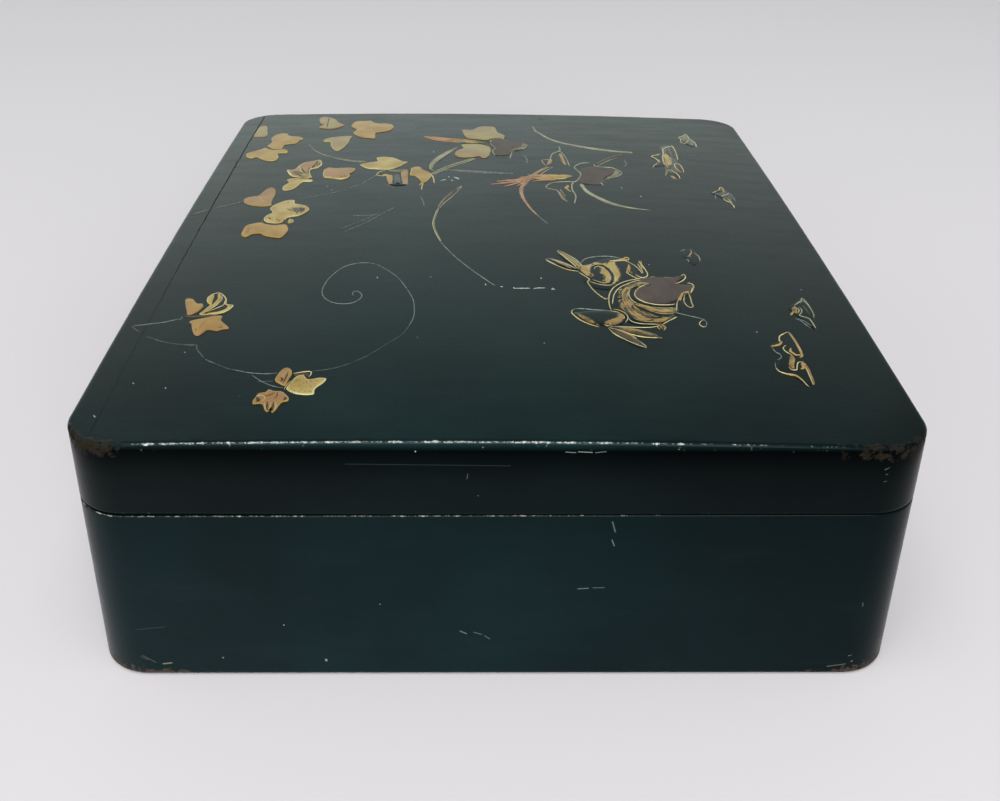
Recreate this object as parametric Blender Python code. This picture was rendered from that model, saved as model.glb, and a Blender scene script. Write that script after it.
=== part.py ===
"""A writing-paper box of lacquered wood: a hollow tray and a crowned lid that lifts off a raised lip.

The lid carries a picture in low relief: ivy leaves, two iris-like flowers, grass blades, two hares
and tufts of ground, with three pieces of metal sheet let in. The picture is drawn on a sheet of
SHEET_WIDTH by SHEET_DEPTH units, which is stretched over the lid. The origin is the centre of the
underside, +X is the right-hand side and +Y the back.
"""

import math
import random

import bmesh
import bpy

# Outer sizes, in metres
WIDTH = 0.270
DEPTH = 0.357
HEIGHT = 0.090
CORNER_RADIUS = 0.0176
CROWN_ACROSS = 0.0021
CROWN_ALONG = 0.0022
TOP_ARRIS = 0.0019
FOOT_ARRIS = 0.0015
RIM_ARRIS = 0.0004

# The joint between tray and lid: the box is hand made, so it climbs a little to the right,
# and the lid is a little lower there
JOINT_HEIGHT = 0.0653
JOINT_GAP = 0.0004
JOINT_RISE = 0.0012
LID_FALL = 0.0006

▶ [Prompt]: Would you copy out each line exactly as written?

▶ [Output of the task]:
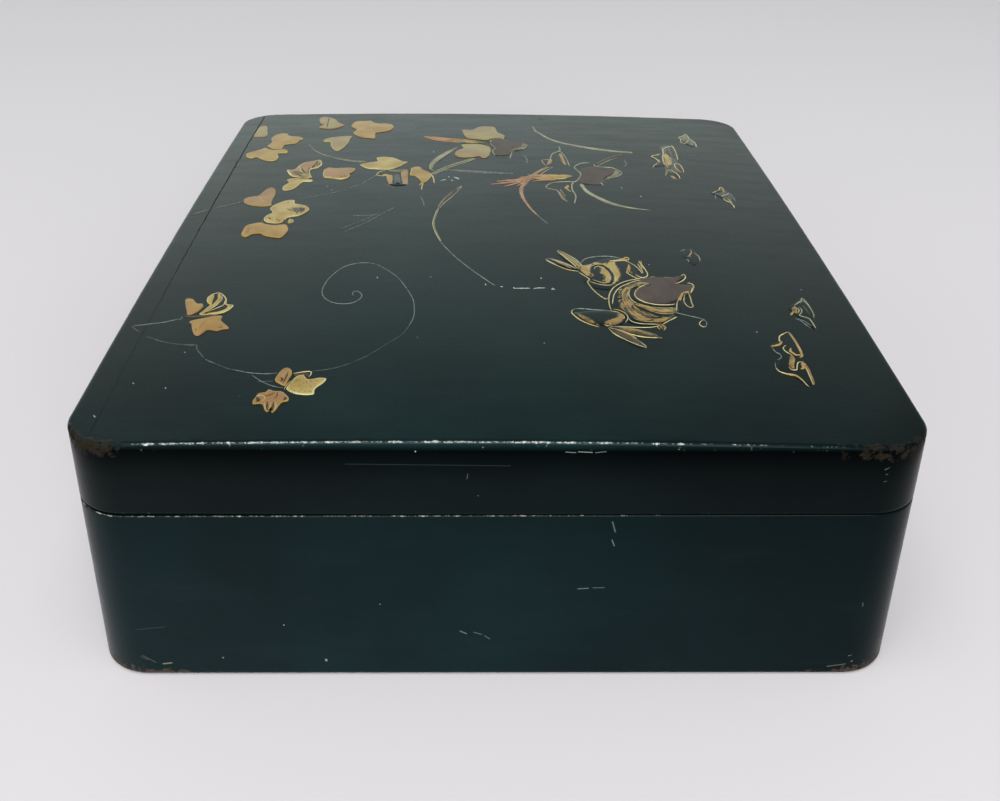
Recreate this object as parametric Blender Python code. This picture was rendered from that model, saved as model.glb, and a Blender scene script. Write that script after it.
=== part.py ===
"""A writing-paper box of lacquered wood: a hollow tray and a crowned lid that lifts off a raised lip.

The lid carries a picture in low relief: ivy leaves, two iris-like flowers, grass blades, two hares
and tufts of ground, with three pieces of metal sheet let in. The picture is drawn on a sheet of
SHEET_WIDTH by SHEET_DEPTH units, which is stretched over the lid. The origin is the centre of the
underside, +X is the right-hand side and +Y the back.
"""

import math
import random

import bmesh
import bpy

# Outer sizes, in metres
WIDTH = 0.270
DEPTH = 0.357
HEIGHT = 0.090
CORNER_RADIUS = 0.0176
CROWN_ACROSS = 0.0021
CROWN_ALONG = 0.0022
TOP_ARRIS = 0.0019
FOOT_ARRIS = 0.0015
RIM_ARRIS = 0.0004

# The joint between tray and lid: the box is hand made, so it climbs a little to the right,
# and the lid is a little lower there
JOINT_HEIGHT = 0.0653
JOINT_GAP = 0.0004
JOINT_RISE = 0.0012
LID_FALL = 0.0006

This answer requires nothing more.